For me it wasn’t a big deal. But see how students were urged and fascinated into the math and learning world. Use stratergies (even if it includes extra cleaning up the floor 😛 ).

I don’t think you should take it too hard. Students have not learned the concept, and it was just a quick early hand assesment. Another thing is something called: Test Thursday. Small games such as Around The World (multiplacation) are good for the mind. Encourage your students to try even if they are near the smartest person in the class. This will balance the learning and assesments so students will be ready for anything like this.

Glad to hear your day worked out!

P.S. I have met a new person on the Commons! It is a student of yours, Katerina. We’ve become great online pals! She is very bright and nice!

Yusra

Thanks for sharing your ideas, Yusra! There are definitely lots of different approaches, and I think that balancing the memorized facts and application questions are important. I really believe that students need to know more than just WHAT to do, but WHY to do it. The popcorn idea is an interesting one, but how did the students feel if they struggled in math? How was everyone successful? I’m always thinking about this.

It’s always great to hear a student perspective, and as usual, I really appreciate you chiming in!

Miss Dunsiger

P.S. I saw that you and Katerina are communicating through The Commons. What a great connection for both of you!

Well, it was not exactly an assement in the unit for the popcorn unit. So if they struggled they would leave the question out. The teacher recorded the results for future goals and references.

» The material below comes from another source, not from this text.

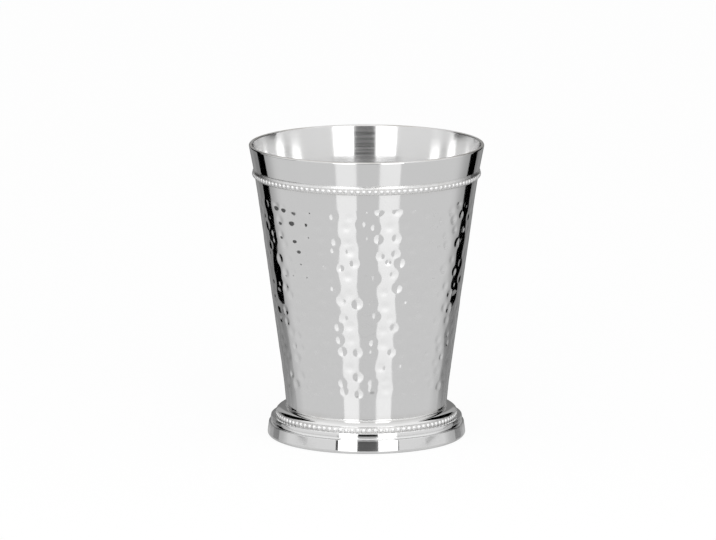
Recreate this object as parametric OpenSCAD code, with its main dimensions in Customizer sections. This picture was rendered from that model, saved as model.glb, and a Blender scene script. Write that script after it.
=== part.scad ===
// Julep cup of polished metal: a hammered, tapering body with a plain flared lip,
// a beaded wire under the lip, and a stepped foot ring with a second beaded wire.
// Sizes are in millimetres. The cup stands on the XY plane and its axis is Z.

/* [Body] */
// Height from the table to the top of the lip
cup_height = 108; // [90:0.5:130]
// Outside width of the mouth, over the rounded lip
mouth_diameter = 85.7; // [74:0.1:100]
// Thickness of the rounded lip
lip_thickness = 1.2; // [1:0.05:1.6]
// Thickness of the drawn wall
wall_thickness = 1; // [0.8:0.05:1.2]
// Height of the plain lip, from the middle of the beaded wire to the top
lip_height = 11; // [6:0.5:20]
// How far the mouth stands outside the wall at the beaded wire, on each side
lip_flare = 2; // [1.2:0.05:3]
// Height of the plain strip from the middle of the beaded wire down to the hammered zone
upper_strip_height = 6.5; // [3:0.5:14]
// How much the wall widens over that strip, on each side
upper_strip_flare = 1; // [0.2:0.05:2]
// Height of the plain strip from the foot up to the hammered zone
lower_strip_height = 8.2; // [4:0.1:16]
// How much the wall widens over that strip, on each side
lower_strip_flare = 0.8; // [0.2:0.05:1.6]
// Outside width where the body enters the foot ring
joint_diameter = 58.7; // [50:0.1:68]
// How far the wall leans in from there to the floor, on each side
base_lean_in = 0.55; // [0.1:0.05:1]
// Height of the floor's underside above the table
floor_height = 4.4; // [3.5:0.1:5]
// Thickness of the floor
floor_thickness = 1.2; // [0.8:0.1:1.6]
// Outside radius of the corner between floor and wall
corner_radius = 2; // [1.6:0.1:2.2]

/* [Beaded wire] */
// Width of one bead
bead_diameter = 2; // [1.6:0.05:2.2]
// Space between two neighbouring beads
bead_space = 0.13; // [0.05:0.01:0.4]
// How far a bead's crown stands from the flat back of the wire
bead_depth = 0.75; // [0.6:0.05:0.95]
// Thickness of the thin strip that carries the beads
strip_thickness = 0.25; // [0.15:0.05:0.4]

/* [Foot ring] */
// Height of the plain band at the bottom of the foot
band_height = 5; // [4.6:0.1:6]
// How far the bead groove's floor lies above the band
groove_rise = 2.07; // [1.9:0.01:2.4]
// How far the step's top stands above the bead groove's floor
step_lip = 0.33; // [0.2:0.01:0.45]
// How far the step's upright face lies outside the bead groove's wall
step_reach = 2.45; // [2.3:0.05:2.6]
// Width of the step's top
step_width = 1.35; // [1:0.05:1.5]
// Radius of the step's rounded edges
step_edge_radius = 0.3; // [0.15:0.05:0.4]
// Height of the dome above the bead groove
dome_height = 1.67; // [1.2:0.01:2.4]
// How far the dome's edge overhangs the bead groove's wall
dome_overhang = 0.55; // [0.3:0.05:0.7]
// Thickness of metal between the body and the bead groove
collar_width = 3.2; // [2.8:0.1:3.8]
// How far the band's top edge lies outside the bead groove's wall
band_reach = 3.15; // [3:0.05:3.4]
// How much wider the band is at its bottom edge than at its top, on each side
band_flare = 0.5; // [0.2:0.05:0.7]
// Radius of the cove between the step and the band
cove_radius = 1; // [0.8:0.05:1.1]
// Radius of the band's bottom edge
edge_radius = 1.15; // [0.8:0.05:1.3]
// Width of the band's metal at the bottom edge
rim_width = 2.7; // [2.4:0.1:3.2]
// Radius of the inner bottom edge
inner_edge_radius = 0.4; // [0.2:0.05:0.6]
// Height of the upright wall inside the foot
recess_height = 4.2; // [3.6:0.1:4.4]
// How far the underside of the collar lies above the body's rounded corner
collar_rise = 0.6; // [0.5:0.1:1]
// Width of the flat underside of that collar
collar_land = 1; // [0.6:0.1:1.4]

/* [Joints] */
// Space filled with solder between the body and what is soldered to it
solder_gap = 0.1; // [0.05:0.01:0.2]
// Size of the solder's visible fillet
solder_toe = 0.4; // [0.2:0.05:0.45]
// Clearance round the wire that lies in the foot's groove
wire_clearance = 0.03; // [0.01:0.01:0.08]

/* [Hidden] */

// Round outlines, the beads and the strip's large ball are drawn with these counts of sides
round_sides = 128;
bead_sides = 24;
ball_sides = 720;

// Heights of the foot's steps, from the table up
groove_floor = band_height + groove_rise;
step_top = groove_floor + step_lip;
groove_height = bead_diameter + 2 * wire_clearance;
groove_top = groove_floor + groove_height;
foot_height = groove_top + dome_height;
foot_bead_height = groove_floor + groove_height / 2;
collar_base_height = floor_height + corner_radius + collar_rise;

// Heights and radii of the wall's straight stretches, from the joint with the foot up
joint_radius = joint_diameter / 2;
bead_line_height = cup_height - lip_height;
bead_line_radius = mouth_diameter / 2 - lip_flare;
body_line = [
    [floor_height, joint_radius - base_lean_in],
    [foot_height, joint_radius],
    [foot_height + lower_strip_height, joint_radius + lower_strip_flare],
    [bead_line_height - upper_strip_height, bead_line_radius - upper_strip_flare],
    [bead_line_height, bead_line_radius]
];
lip_radius = lip_thickness / 2;
lip_centre = [mouth_diameter / 2 - lip_radius, cup_height - lip_radius];

// Where the body's straight wall above the bead line leans out to the lip
lip_line_top = touch_point([bead_line_radius, bead_line_height], lip_centre, lip_radius, -1);

// Lower and upper edge of the wire under the lip, and the places of its back there
lip_wire_heights = [bead_line_height - bead_diameter / 2, bead_line_height + bead_diameter / 2];
lip_wire_seats = [for (h = lip_wire_heights) body_radius(h) + solder_gap];

// Radii of the foot, outwards from the body that it hugs
bore_radius = joint_radius + solder_gap;
groove_radius = bore_radius + collar_width;
step_radius = groove_radius + step_reach;
step_edge = step_radius - step_edge_radius;
band_radius = groove_radius + band_reach;
foot_radius = band_radius + band_flare;
edge_centre = [foot_radius - edge_radius, edge_radius];
recess_radius = foot_radius - rim_width;

// The dome starts level beside the solder and passes through its lower edge
dome_start = bore_radius + solder_toe;
dome_width = groove_radius + dome_overhang - dome_start;
dome_radius = (dome_width * dome_width + dome_height * dome_height) / (2 * dome_height);

// The straight line from a point that touches a circle ends here.
// side is 1 for the touch left of the way to the circle, and -1 for the right.
function touch_point(from, centre, radius, side) =
    let (way = centre - from)
    let (reach = norm(way))
    let (turn = atan2(way[1], way[0]) + side * asin(radius / reach))
    let (length = sqrt(reach * reach - radius * radius))
    from + length * [cos(turn), sin(turn)];

// The body's outside radius at a height, up to the line that leads to the lip
function body_radius(height) =
    height <= bead_line_height
        ? lookup(height, body_line)
        : lookup(height, [body_line[len(body_line) - 1], [lip_line_top[1], lip_line_top[0]]]);

// Lean of the wall where it meets the floor
base_lean = atan2(base_lean_in, foot_height - floor_height);

// Middle of a rounded corner that touches the floor at level and the wall at inset
function corner_middle(level, inset, radius) =
    [body_radius(level + radius) - inset - radius / cos(base_lean), level + radius];

// Where that corner touches the wall
function corner_end(level, inset, radius) =
    corner_middle(level, inset, radius) + radius * [cos(base_lean), -sin(base_lean)];

// Outline of everything inside a surface that lies inset within the body's outside
module filled_body(level, inset, radius, lip_side) {
    wall = [for (place = body_line)
        if (place[0] > level + radius) [place[1] - inset, place[0]]];
    lip_start = wall[len(wall) - 1];
    middle = corner_middle(level, inset, radius);
    polygon(concat(
        [[0, level], [middle[0], level], corner_end(level, inset, radius)],
        wall,
        [touch_point(lip_start, lip_centre, lip_radius, lip_side), lip_centre,
         [0, lip_centre[1]]]));
    translate(middle)
        circle(r = radius, $fn = round_sides);
}

// Drawn cup: floor, tapering wall and rounded lip in one piece of metal
module cup_body() {
    color("silver")
    rotate_extrude($fn = round_sides) {
        difference() {
            filled_body(floor_height, 0, corner_radius, -1);
            filled_body(floor_height + floor_thickness, wall_thickness,
                corner_radius - wall_thickness / 2, 1);
        }
        translate(lip_centre)
            circle(r = lip_radius, $fn = round_sides);
    }
}

// One bead, from inside the strip to its crown, standing along X from the strip's back
module bead() {
    rotate([0, 90, 0])
    rotate_extrude($fn = bead_sides)
    intersection() {
        translate([0, bead_depth - bead_diameter / 2])
            circle(d = bead_diameter, $fn = bead_sides);
        translate([0, strip_thickness / 2])
            square(bead_diameter);
    }
}

// Beaded wire bent to a ring. Its flat back leans from low_seat to high_seat, and the
// strip's face is part of a large ball, so each bead stands square on it all the way round.
module beaded_wire(low_seat, high_seat, height) {
    low = height - bead_diameter / 2;
    high = height + bead_diameter / 2;
    seat = (low_seat + high_seat) / 2;
    lean = atan2(high_seat - low_seat, bead_diameter);
    count = round(2 * PI * (seat + bead_depth - bead_diameter / 2) / (bead_diameter + bead_space));
    rotate_extrude($fn = round_sides)
    intersection() {
        polygon([[low_seat, low], [low_seat + bead_diameter, low],
            [high_seat + bead_diameter, high], [high_seat, high]]);
        translate([0, height + seat * tan(lean)])
            circle(r = seat / cos(lean) + strip_thickness, $fn = ball_sides);
    }
    for (i = [0 : count - 1])
        rotate([0, 0, 360 * (i + 1 / 2) / count])
        translate([seat, 0, height])
        rotate([0, lean, 0])
            bead();
}

// Beaded wire round the body, with its back leaning as the wall does
module lip_bead_wire() {
    color("gainsboro")
        beaded_wire(lip_wire_seats[0], lip_wire_seats[1], bead_line_height);
}

// Solder behind that wire, with a fillet above and below its strip
module lip_bead_solder() {
    low = lip_wire_heights[0];
    high = lip_wire_heights[1];
    wall = [for (h = [low - solder_toe, low, bead_line_height, high, high + solder_toe])
        [body_radius(h), h]];
    color("lightgrey")
    rotate_extrude($fn = round_sides)
        polygon(concat(wall, [
            [lip_wire_seats[1] + strip_thickness, high],
            [lip_wire_seats[1], high],
            [lip_wire_seats[0], low],
            [lip_wire_seats[0] + strip_thickness, low]
        ]));
}

// Outline of the foot's metal, before the body's place and the groove are cut
module foot_outline() {
    band_top = [band_radius, band_height];
    cove_top = band_height + cove_radius;
    step_edge_heights = [cove_top + step_edge_radius, step_top - step_edge_radius];
    difference() {
        polygon([
            [recess_radius, inner_edge_radius],
            [recess_radius + inner_edge_radius, 0],
            [edge_centre[0], 0],
            touch_point(band_top, edge_centre, edge_radius, 1),
            band_top,
            [band_radius - cove_radius, cove_top],
            [step_edge, cove_top],
            [step_radius, step_edge_heights[0]],
            [step_radius, step_edge_heights[1]],
            [step_edge, step_top],
            [step_radius - step_width, step_top],
            [step_radius - step_width, groove_floor],
            [groove_radius, groove_floor],
            [groove_radius, groove_top],
            [dome_start, groove_top],
            [dome_start, foot_height],
            [bore_radius, foot_height],
            [body_radius(collar_base_height) + solder_gap, collar_base_height],
            [body_radius(collar_base_height) + solder_gap + collar_land, collar_base_height],
            [recess_radius, recess_height]
        ]);
        translate([band_radius, cove_top])
            circle(r = cove_radius, $fn = round_sides);
    }
    translate(edge_centre)
        circle(r = edge_radius, $fn = round_sides);
    translate([recess_radius + inner_edge_radius, inner_edge_radius])
        circle(r = inner_edge_radius, $fn = round_sides);
    for (height = step_edge_heights)
        translate([step_edge, height])
            circle(r = step_edge_radius, $fn = round_sides);
    intersection() {
        translate([dome_start, foot_height - dome_radius])
            circle(r = dome_radius, $fn = round_sides);
        translate([dome_start, groove_top])
            square([dome_radius, dome_height]);
    }
}

// Turned foot ring: dome, bead groove, rounded step, cove and flared band
module foot_ring() {
    color("silver")
    rotate_extrude($fn = round_sides)
        foot_outline();
}

// The same beaded wire, bent round the groove of the foot
module foot_bead_wire() {
    seat = groove_radius + wire_clearance;
    color("gainsboro")
        beaded_wire(seat, seat, foot_bead_height);
}

// Solder between the body and the foot's collar, with a fillet above and below
module foot_solder() {
    heights = [collar_base_height - solder_toe, collar_base_height,
               foot_height, foot_height + solder_toe];
    wall = [for (h = heights) [body_radius(h), h]];
    gap = [solder_gap, 0];
    toe = [solder_gap + solder_toe, 0];
    color("lightgrey")
    rotate_extrude($fn = round_sides)
        polygon(concat(wall, [wall[2] + toe, wall[2] + gap, wall[1] + gap, wall[1] + toe]));
}

cup_body();
lip_bead_wire();
lip_bead_solder();
foot_ring();
foot_bead_wire();
foot_solder();
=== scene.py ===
# %% [markdown]
# A hammered julep cup
#
# A julep cup is a small tapering beaker of plated metal on a low foot. Smiths spin the body from
# a flat disc, hammer it, bead a wire for the lip and the foot, and solder the pieces together.
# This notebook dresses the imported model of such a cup, so that it looks like polished metal.
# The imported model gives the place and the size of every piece. Its metal is made of coarse
# facets, which would show in a mirror finish, so each piece is turned again here in finer steps.

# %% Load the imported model
import math

import bmesh
import bpy
import numpy as np
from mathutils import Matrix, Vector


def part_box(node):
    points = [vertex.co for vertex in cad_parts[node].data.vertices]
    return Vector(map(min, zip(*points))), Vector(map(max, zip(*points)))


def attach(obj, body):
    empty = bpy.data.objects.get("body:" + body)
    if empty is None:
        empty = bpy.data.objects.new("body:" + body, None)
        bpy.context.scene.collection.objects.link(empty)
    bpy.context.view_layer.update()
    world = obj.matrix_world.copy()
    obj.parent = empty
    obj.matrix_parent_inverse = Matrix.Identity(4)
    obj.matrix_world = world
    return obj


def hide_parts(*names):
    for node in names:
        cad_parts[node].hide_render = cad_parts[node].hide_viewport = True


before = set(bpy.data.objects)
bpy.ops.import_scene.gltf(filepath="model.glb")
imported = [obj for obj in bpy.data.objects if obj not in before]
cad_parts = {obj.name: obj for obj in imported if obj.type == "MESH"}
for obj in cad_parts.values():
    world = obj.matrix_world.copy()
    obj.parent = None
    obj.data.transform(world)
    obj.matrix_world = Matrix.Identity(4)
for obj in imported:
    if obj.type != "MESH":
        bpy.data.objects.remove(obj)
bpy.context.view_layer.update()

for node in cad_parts:
    low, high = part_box(node)
    print(node, "stands from", round(low[2] * 1000, 2), "to", round(high[2] * 1000, 2), "mm")

# %% [markdown]
# Drawing on the lathe
#
# Every piece of this cup is round, so each one is an outline that turns about the cup's axis.
# An outline could be typed as a list of points, but here it is drawn as on paper: the pen is
# one vertex, a line is an extrusion of it, and an arc is a spin of it about the arc's middle.
# Sizes are written in millimetres and made metres by the value mm. A place on an outline is a
# pair: how far it lies from the axis, and how high above the table.

# %% Pen, line and arc
mm = 0.001
MERGE_WITHIN = 1e-6


def nothing_selected():
    if bpy.context.mode != "OBJECT":
        bpy.ops.object.mode_set(mode="OBJECT")
    bpy.ops.object.select_all(action="DESELECT")


def pen_down(name, x, z):
    nothing_selected()
    bpy.ops.mesh.primitive_plane_add(size=mm, location=(x * mm, 0, z * mm))
    piece = bpy.context.object
    piece.name = piece.data.name = name
    bpy.ops.object.transform_apply(location=True)
    bpy.ops.object.mode_set(mode="EDIT")
    bpy.ops.mesh.merge(type="CENTER")
    return piece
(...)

Everyone was succesful because the teacher told us that the best thing was that we tried.

Hope that helps!

Yusra

Thanks Yusra! This does help. I appreciate you explaining more.

Miss Dunsiger

No problem! Thanks! I will await your next post! *tapping foot… tapping hands on table…. pulling out my hair….* 🙂 Just joking take your time! 😛

Thanks Yusra! Glad you enjoy my blog posts so much. I always appreciate your student voice!